D’autre part je reste convaincul que donner la parole à l’ennemi ne nous sert pas particulièrement. J’en suis même à douter de l’intérêt de mes propres textes.

Quelle décision prendre par rapport à ce texte de @jean-baptiste
.
Je ne suis pas super à l’aise de le publier, je n’aime pas beaucoup lire la voix des représentants des forces policières de l’ordre ou autres… Leur paranoïa m’angoisse.
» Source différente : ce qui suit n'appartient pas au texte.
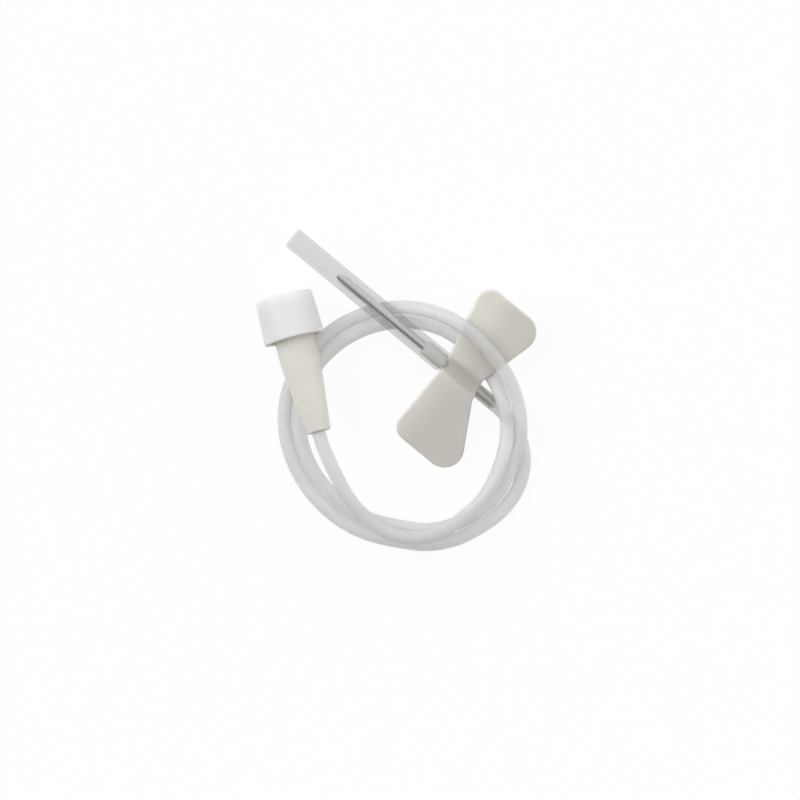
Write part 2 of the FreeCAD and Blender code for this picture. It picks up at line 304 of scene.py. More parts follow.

J’aimerais savoir ce qu’en pensent les autres il y a peut-être des choses que je n’ai pas vu/compris ou un intérêt à avoir cette voix dans notre recueil…
Bref @thx-2022 vos avis sur la perinence de publier cette nouvelle dans présents suspendus sont bienvenus.

je comprends l’intention de jean baptiste mais je rejoins les craintes de natacha.
je n’ai pas envie de parler à la paranoïa des gentes, même si ça peut être un exercice intéressant d’assumer le point de vue de " l’autre camp "

perso je ne suis même pas fan de Dick xD

pas sûre que je sois à l’aise que ce texte soit inclus dans ce recueil non plus.

(autant la paranoïa de dick me dérangeait pas trop, autant là, je sais pas comment dire… le texte n’est pas peut être pas assez nuancé et critique vis-à-vis de celle-ci?)